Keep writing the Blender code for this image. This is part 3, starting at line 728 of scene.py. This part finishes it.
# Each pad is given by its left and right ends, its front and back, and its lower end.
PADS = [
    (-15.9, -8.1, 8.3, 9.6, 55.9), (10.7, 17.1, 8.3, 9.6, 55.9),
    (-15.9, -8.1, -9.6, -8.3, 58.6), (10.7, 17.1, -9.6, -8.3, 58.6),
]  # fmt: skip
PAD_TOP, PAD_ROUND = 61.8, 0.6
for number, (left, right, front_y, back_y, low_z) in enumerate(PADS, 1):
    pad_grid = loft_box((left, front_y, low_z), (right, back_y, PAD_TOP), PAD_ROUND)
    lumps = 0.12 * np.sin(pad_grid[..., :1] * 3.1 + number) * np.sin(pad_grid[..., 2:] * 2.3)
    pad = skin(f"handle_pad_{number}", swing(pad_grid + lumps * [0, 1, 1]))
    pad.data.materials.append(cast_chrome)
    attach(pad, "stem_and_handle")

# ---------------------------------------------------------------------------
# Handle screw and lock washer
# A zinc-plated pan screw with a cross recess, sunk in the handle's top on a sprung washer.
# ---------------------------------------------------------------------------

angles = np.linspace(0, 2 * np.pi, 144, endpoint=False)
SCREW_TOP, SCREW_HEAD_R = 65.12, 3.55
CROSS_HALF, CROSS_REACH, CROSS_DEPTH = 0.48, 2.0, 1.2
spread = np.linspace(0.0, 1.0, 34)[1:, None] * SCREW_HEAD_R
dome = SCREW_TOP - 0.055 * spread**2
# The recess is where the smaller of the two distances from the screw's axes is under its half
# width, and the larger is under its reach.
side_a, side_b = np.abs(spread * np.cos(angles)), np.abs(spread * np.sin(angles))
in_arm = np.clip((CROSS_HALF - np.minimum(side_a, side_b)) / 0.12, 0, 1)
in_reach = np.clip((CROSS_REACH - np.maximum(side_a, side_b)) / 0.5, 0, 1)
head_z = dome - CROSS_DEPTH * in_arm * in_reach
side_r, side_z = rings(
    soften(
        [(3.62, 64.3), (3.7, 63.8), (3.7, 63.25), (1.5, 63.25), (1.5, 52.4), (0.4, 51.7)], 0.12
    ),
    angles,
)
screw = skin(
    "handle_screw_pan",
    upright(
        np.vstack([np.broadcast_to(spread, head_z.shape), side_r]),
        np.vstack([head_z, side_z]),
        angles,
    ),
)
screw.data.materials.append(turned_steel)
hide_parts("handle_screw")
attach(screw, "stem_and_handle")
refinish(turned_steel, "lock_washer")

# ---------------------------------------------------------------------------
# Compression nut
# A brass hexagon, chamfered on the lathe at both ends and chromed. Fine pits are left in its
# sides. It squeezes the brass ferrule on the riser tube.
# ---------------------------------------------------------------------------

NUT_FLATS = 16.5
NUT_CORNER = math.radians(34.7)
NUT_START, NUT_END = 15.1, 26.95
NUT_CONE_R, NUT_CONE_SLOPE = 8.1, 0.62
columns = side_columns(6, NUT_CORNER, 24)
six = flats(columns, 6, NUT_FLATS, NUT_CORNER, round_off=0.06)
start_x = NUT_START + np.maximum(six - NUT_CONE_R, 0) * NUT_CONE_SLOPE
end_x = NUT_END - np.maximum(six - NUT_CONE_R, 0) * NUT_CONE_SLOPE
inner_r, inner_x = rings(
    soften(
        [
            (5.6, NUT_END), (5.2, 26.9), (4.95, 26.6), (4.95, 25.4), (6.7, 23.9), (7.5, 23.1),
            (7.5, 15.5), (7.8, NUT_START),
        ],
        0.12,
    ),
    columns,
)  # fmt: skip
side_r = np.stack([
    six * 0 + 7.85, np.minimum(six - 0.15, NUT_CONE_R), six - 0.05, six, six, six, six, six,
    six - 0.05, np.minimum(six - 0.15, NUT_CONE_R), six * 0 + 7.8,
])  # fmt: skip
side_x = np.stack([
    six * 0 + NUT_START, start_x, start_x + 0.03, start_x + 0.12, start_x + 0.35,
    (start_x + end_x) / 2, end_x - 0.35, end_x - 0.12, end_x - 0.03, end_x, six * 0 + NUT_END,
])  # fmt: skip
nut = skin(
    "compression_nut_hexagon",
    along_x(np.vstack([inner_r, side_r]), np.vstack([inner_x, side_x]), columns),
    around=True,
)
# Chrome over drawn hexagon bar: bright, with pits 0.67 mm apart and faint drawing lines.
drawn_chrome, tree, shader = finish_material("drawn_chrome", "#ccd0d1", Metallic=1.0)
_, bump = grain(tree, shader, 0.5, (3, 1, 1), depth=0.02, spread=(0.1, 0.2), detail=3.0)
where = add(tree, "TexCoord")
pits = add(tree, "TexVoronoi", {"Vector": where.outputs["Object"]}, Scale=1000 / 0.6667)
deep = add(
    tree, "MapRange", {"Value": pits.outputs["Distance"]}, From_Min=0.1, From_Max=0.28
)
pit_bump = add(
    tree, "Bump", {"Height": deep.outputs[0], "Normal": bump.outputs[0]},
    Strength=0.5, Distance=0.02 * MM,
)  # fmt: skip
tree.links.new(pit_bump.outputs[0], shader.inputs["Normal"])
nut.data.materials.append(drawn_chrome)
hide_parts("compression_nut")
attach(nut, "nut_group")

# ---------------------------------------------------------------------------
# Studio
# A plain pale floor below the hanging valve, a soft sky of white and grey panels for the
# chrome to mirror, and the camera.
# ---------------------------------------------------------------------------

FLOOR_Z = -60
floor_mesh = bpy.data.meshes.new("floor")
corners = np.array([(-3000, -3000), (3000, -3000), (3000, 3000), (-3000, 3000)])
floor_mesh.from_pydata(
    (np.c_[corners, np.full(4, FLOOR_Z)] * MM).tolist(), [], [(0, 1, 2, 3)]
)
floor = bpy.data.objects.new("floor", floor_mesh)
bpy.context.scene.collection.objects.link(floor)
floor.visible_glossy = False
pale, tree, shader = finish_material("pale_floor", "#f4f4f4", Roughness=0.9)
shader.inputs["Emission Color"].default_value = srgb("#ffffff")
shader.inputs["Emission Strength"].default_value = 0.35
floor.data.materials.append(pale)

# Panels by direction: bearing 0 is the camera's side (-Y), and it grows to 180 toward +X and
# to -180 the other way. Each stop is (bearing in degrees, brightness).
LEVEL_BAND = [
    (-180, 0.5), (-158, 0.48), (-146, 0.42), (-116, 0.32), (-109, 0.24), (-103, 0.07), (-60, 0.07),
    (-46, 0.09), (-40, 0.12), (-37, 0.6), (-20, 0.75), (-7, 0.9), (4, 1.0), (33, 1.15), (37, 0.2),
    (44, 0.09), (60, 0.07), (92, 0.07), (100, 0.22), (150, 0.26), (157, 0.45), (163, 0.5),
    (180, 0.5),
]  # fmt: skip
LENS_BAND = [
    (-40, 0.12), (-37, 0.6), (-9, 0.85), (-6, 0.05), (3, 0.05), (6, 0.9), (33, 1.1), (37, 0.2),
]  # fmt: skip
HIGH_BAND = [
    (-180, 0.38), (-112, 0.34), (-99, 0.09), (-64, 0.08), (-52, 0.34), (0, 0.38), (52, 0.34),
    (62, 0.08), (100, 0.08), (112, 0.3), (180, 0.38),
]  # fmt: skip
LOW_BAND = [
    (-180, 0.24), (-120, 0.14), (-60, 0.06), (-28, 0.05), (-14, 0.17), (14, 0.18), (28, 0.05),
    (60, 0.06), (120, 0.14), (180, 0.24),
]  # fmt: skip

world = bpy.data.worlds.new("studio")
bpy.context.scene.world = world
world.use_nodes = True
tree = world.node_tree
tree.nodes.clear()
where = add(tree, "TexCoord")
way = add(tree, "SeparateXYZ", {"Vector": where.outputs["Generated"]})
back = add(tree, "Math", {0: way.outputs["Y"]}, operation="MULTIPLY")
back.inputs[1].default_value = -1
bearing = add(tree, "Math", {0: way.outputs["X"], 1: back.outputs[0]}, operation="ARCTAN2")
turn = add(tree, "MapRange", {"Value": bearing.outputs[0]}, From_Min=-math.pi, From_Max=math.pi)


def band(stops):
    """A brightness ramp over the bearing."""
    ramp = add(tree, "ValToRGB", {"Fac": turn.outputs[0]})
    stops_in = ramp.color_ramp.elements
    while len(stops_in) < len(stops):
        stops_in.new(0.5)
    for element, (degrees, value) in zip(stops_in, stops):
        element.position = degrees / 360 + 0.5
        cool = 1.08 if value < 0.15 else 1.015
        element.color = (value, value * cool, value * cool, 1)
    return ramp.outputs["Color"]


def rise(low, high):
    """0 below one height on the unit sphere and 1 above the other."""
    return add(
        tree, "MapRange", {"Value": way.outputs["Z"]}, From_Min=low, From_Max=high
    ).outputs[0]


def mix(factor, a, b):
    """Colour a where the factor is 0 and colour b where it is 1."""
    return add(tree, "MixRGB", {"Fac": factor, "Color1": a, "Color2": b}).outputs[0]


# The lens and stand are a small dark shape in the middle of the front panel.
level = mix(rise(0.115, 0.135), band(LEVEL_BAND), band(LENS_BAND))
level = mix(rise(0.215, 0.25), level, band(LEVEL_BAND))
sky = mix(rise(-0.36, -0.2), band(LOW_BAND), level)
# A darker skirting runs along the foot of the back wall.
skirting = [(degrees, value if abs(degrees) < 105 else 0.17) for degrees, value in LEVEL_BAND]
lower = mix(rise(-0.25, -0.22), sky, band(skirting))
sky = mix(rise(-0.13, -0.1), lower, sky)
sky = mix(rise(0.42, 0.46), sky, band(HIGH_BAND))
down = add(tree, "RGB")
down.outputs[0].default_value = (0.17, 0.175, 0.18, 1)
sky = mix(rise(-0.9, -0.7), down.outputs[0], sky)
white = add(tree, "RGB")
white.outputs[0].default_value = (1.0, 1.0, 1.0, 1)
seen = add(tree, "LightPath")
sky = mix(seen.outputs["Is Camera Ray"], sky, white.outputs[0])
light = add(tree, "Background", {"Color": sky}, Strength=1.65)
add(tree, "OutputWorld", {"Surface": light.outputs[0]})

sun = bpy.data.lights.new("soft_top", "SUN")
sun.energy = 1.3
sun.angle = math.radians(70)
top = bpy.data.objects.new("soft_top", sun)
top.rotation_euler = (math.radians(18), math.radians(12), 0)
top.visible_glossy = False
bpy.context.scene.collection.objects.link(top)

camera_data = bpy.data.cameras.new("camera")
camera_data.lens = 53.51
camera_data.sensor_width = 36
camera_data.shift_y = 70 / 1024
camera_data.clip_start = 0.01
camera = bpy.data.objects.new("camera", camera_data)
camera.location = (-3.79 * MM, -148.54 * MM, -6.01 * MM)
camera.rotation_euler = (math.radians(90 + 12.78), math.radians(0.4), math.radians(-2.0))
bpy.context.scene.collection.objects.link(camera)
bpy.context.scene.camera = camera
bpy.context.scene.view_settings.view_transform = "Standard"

========================================

** DIRECTIONS FOR THIS TASK **
Give back exactly the material above from its opening line to the line bearing "pad.data.materials.append(cast_chrome)".

** ANSWER FOR THIS EXERCISE **
Keep writing the Blender code for this image. This is part 3, starting at line 728 of scene.py. This part finishes it.
# Each pad is given by its left and right ends, its front and back, and its lower end.
PADS = [
    (-15.9, -8.1, 8.3, 9.6, 55.9), (10.7, 17.1, 8.3, 9.6, 55.9),
    (-15.9, -8.1, -9.6, -8.3, 58.6), (10.7, 17.1, -9.6, -8.3, 58.6),
]  # fmt: skip
PAD_TOP, PAD_ROUND = 61.8, 0.6
for number, (left, right, front_y, back_y, low_z) in enumerate(PADS, 1):
    pad_grid = loft_box((left, front_y, low_z), (right, back_y, PAD_TOP), PAD_ROUND)
    lumps = 0.12 * np.sin(pad_grid[..., :1] * 3.1 + number) * np.sin(pad_grid[..., 2:] * 2.3)
    pad = skin(f"handle_pad_{number}", swing(pad_grid + lumps * [0, 1, 1]))
    pad.data.materials.append(cast_chrome)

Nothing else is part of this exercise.